Türkiye’nin en az eğitim kadar önemli dertlerinden biri de
adalet meselesidir. Adaletin tecelli etmediği ya da geç tecelli
ettiği herkesin kabul ettiği bir mesele. Türkiye'yi idare edenler
de bunu ifade ve itiraf ediyor.
Ankara'da düzenlenen "Adlî Veri Bankası Tanıtım Töreni"nde konuşan
Başbakan Binali Yıldırım da aynı meseleye dikkat çekmiş. Yıldırım,
adliye saraylarının, bulundukları il ve ilçenin en gösterişli ve
itibarlı binaları haline geldiğini belirterek, "Çünkü adalet mülkün
temeli. Adalet olmayan yerde hiçbir şey olmaz. Onun için hepimizin,
hepinizin görevi, adaletin gecikmeden tecellisi için bütün
imkânları seferber etmemiz lâzım" demiş. (AA, 26 Ocak 2016)
Başbakan Yıldırım, şunları da söylemiş: "Adalette, kalkınmada çok daha fazla şeyi çok daha önce yaptık, ama adaletteki yapacaklarımızda biraz geciktik.
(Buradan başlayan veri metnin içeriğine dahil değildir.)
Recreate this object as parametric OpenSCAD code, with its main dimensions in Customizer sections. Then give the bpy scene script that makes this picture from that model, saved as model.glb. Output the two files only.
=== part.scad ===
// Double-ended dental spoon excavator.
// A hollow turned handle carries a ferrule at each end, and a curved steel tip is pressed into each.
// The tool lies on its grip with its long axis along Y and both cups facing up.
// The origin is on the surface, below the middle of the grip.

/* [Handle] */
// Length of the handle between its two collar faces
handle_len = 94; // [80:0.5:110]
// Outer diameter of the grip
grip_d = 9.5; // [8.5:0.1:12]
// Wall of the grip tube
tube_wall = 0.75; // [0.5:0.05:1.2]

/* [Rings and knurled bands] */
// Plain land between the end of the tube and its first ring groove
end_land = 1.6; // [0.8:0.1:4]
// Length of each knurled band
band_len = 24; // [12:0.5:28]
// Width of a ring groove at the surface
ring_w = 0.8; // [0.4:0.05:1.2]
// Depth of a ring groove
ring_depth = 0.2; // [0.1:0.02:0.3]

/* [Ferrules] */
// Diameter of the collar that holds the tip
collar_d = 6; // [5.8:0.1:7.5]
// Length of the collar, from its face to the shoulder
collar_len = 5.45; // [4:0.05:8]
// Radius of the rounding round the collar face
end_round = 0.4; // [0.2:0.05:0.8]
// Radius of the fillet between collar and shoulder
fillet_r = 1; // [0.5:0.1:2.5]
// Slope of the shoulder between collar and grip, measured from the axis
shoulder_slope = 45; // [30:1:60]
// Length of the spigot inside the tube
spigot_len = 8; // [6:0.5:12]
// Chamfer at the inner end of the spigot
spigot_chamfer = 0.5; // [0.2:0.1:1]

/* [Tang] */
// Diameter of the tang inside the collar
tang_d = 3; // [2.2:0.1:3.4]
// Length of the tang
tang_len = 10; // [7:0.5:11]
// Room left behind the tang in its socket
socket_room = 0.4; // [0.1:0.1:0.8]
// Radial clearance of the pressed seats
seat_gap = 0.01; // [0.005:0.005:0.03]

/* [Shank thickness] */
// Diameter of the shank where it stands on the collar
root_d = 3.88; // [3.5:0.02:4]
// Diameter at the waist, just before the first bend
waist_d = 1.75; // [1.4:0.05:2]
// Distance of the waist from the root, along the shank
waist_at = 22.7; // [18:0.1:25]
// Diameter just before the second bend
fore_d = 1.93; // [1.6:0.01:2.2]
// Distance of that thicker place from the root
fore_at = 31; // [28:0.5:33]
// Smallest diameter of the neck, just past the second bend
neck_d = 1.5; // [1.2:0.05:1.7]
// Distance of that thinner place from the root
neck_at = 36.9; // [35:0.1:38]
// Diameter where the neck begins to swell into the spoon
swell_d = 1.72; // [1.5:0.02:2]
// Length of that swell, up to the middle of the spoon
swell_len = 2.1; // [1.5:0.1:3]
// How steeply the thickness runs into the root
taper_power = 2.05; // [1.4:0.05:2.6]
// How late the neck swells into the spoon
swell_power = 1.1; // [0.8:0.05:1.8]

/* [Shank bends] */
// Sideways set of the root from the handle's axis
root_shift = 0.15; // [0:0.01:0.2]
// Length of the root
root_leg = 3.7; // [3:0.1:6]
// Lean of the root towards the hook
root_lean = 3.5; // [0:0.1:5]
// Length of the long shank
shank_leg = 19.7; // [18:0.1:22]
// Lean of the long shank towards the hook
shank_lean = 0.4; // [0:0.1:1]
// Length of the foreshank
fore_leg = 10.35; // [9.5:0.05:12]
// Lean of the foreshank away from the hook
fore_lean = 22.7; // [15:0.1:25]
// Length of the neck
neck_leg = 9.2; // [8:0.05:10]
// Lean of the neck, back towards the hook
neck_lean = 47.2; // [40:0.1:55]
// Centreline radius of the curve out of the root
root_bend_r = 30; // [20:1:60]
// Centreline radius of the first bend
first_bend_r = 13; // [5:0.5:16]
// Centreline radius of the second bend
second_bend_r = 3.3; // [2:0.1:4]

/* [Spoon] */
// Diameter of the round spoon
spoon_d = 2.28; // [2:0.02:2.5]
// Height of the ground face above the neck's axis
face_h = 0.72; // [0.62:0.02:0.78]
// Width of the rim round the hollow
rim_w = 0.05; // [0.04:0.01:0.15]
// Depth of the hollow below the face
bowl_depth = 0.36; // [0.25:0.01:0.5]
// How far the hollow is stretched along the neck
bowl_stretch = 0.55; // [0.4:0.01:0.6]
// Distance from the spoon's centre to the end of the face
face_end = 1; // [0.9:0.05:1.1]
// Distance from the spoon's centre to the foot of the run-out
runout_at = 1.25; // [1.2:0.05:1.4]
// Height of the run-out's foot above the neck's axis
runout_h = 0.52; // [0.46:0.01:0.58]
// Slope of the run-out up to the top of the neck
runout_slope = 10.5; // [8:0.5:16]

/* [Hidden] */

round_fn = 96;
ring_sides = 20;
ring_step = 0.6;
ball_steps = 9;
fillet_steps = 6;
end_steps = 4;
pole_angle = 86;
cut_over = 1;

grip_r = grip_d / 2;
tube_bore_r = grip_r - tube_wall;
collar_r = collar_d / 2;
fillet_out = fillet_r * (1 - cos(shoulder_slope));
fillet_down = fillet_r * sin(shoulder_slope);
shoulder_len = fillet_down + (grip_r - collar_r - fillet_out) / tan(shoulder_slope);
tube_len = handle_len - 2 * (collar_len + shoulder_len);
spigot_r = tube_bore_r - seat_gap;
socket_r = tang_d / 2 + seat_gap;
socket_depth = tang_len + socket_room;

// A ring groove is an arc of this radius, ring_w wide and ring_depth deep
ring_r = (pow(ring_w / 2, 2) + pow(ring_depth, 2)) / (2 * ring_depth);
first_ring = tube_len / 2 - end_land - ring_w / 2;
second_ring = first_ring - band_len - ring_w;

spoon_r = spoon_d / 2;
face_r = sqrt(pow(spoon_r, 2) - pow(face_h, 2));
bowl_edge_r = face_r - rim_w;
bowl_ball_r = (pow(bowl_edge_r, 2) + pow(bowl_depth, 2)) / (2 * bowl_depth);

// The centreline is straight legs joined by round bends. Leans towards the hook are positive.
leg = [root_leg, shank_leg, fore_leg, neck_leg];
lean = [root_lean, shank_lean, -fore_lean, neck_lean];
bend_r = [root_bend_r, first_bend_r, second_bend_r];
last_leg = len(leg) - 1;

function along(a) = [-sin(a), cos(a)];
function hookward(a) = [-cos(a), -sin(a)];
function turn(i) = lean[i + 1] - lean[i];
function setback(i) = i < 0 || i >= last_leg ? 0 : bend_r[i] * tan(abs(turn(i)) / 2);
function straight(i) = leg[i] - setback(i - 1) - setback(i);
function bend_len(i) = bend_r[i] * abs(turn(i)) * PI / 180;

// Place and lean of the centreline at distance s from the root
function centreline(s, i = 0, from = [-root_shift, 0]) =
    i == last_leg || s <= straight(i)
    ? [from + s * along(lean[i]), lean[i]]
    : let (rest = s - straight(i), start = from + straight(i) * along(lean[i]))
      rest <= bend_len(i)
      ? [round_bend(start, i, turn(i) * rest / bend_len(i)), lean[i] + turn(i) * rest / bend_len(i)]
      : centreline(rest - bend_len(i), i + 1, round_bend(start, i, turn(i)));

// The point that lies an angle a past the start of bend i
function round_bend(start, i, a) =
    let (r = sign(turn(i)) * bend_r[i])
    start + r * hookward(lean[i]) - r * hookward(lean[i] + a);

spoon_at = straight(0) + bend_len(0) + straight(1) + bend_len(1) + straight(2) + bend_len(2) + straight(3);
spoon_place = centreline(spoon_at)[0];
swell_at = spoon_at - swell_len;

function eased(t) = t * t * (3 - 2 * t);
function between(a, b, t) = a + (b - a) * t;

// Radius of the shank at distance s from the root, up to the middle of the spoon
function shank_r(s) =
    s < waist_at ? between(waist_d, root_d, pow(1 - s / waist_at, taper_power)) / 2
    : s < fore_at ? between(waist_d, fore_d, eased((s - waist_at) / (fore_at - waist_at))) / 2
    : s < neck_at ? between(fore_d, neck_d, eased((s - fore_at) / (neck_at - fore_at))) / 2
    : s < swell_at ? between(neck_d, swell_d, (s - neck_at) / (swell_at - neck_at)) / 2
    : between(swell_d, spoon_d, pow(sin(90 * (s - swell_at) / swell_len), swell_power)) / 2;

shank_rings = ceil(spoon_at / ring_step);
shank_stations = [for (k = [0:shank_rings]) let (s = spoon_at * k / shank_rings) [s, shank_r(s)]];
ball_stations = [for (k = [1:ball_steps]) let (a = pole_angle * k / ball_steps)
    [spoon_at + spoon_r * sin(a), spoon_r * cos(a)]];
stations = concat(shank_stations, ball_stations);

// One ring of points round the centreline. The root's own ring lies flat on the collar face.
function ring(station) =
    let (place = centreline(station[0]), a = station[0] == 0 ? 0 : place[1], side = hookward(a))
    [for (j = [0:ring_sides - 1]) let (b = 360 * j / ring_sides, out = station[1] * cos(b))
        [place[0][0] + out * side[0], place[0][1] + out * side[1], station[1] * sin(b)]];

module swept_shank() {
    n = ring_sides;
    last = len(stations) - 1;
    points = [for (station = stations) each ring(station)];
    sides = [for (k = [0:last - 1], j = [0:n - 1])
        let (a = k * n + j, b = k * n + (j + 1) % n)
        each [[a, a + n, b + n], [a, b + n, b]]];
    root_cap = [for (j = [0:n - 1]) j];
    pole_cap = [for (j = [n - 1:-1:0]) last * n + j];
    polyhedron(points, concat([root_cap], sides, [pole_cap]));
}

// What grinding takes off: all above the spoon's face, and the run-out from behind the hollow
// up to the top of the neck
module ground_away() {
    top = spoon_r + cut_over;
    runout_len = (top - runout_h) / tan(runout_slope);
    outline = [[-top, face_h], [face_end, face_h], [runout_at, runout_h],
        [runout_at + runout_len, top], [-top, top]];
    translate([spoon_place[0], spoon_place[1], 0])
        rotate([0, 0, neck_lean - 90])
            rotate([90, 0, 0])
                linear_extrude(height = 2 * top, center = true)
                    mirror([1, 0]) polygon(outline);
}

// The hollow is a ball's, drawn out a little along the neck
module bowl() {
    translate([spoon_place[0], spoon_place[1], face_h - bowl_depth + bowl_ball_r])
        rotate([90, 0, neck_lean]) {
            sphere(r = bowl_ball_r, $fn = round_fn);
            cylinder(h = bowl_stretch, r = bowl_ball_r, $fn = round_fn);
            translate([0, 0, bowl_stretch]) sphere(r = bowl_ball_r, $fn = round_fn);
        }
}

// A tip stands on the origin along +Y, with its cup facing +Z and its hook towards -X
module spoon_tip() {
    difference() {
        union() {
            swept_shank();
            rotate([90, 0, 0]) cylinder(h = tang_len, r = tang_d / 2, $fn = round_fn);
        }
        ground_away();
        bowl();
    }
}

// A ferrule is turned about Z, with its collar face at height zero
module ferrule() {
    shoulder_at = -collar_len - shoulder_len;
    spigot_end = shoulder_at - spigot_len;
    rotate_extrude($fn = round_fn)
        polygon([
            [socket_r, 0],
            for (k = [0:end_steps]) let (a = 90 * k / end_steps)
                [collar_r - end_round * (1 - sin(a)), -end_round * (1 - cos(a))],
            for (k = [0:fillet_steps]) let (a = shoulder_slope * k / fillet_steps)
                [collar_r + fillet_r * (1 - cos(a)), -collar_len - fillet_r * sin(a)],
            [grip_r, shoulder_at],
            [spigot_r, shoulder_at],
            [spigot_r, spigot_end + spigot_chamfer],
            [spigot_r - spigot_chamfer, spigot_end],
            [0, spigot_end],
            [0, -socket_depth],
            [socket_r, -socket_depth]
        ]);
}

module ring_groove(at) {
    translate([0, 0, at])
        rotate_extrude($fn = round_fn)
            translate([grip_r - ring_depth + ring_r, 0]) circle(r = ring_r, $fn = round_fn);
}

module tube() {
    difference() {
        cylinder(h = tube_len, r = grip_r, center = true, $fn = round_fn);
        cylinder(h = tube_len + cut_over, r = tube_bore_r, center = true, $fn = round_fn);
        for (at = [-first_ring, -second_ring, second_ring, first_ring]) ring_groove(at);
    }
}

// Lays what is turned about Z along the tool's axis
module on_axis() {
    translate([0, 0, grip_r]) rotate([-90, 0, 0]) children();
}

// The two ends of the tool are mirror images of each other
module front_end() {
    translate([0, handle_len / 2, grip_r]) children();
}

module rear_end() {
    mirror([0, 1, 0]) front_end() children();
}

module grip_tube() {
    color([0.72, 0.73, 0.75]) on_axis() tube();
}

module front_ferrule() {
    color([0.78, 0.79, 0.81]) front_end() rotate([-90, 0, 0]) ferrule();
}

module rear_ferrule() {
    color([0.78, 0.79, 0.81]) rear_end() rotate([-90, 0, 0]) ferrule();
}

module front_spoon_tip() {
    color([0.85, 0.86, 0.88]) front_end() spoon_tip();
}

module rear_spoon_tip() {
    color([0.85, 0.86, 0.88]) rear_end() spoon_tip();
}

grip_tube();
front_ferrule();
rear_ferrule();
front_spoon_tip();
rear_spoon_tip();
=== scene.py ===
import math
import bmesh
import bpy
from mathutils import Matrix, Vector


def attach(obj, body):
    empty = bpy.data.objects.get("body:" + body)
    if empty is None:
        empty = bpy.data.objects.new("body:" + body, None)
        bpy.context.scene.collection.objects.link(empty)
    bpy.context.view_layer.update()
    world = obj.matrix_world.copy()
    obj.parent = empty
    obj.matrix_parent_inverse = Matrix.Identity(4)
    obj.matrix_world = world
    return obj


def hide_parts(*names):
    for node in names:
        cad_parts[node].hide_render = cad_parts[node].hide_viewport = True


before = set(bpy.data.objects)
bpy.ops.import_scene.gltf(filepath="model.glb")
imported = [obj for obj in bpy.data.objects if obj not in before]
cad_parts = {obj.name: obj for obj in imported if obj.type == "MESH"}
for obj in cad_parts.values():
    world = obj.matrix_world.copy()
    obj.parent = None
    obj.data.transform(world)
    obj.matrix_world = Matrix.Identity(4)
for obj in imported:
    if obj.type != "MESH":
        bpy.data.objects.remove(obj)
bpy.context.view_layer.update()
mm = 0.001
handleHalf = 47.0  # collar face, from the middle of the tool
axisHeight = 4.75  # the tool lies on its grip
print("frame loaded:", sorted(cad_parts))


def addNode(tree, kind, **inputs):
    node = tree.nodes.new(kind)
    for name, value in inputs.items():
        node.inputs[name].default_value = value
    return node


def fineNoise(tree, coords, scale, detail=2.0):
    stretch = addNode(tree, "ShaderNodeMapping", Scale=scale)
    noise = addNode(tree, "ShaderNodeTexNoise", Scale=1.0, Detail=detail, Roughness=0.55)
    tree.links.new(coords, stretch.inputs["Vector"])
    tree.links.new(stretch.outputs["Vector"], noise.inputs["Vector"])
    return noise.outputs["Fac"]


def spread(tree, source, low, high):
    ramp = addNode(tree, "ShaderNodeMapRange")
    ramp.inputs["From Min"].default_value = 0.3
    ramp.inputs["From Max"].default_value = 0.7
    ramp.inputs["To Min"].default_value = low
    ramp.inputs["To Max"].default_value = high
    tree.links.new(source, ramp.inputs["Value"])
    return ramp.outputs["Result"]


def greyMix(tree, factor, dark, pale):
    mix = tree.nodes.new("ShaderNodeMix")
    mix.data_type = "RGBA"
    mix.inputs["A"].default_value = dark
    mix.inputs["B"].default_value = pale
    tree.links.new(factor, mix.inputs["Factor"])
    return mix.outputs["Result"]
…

Çünkü maalesef ihanete uğradık. (...) Olağanüstü hal dolayısıyla memuriyetten çıkarılanlarla ilgili yargı yolu biliyorsunuz kapalıydı ve bu yüzden de 70 bin civarında dosya, bireysel başvuru ile Anayasa Mahkemesinde bekliyordu. Şimdi en son yaptığımız düzenleme ile itiraz yolunu hukukî bir zemine kavuşturduk. (...) İleride bu dâvâların Avrupa İnsan Hakları Mahkemesi'ne gitme ihtimaline karşı bir yeni düzenleme yaptık, bir itiraz komisyonu oluşturduk. Bu itiraz komisyonu 7 kişiden oluşturulacak. (...) Bu inceleme sonunda ya görevine iade edilecek ya da 'İdarenin verdiği karar doğrudur' diyecek. (...) Böylece, bütün mağduriyetleri ortadan kaldıracak."
Hemen ifade edelim ki adalet olmadan hiçbir şeyin olmayacağının tekraren ilân edilmesi isabetli olmuştur. Türkiye'nin en önemli dertlerinden biri budur. Aynı şekilde bu ihtiyaç en üst seviyede yeniden dile getirildiğine göre adaletin iyi işlemediği de ifade edilmiş oluyor. O halde başka meselelerle meşgul olmak yerine adaleti çok acil bir şekilde tesis etmekten başka çare yoktur.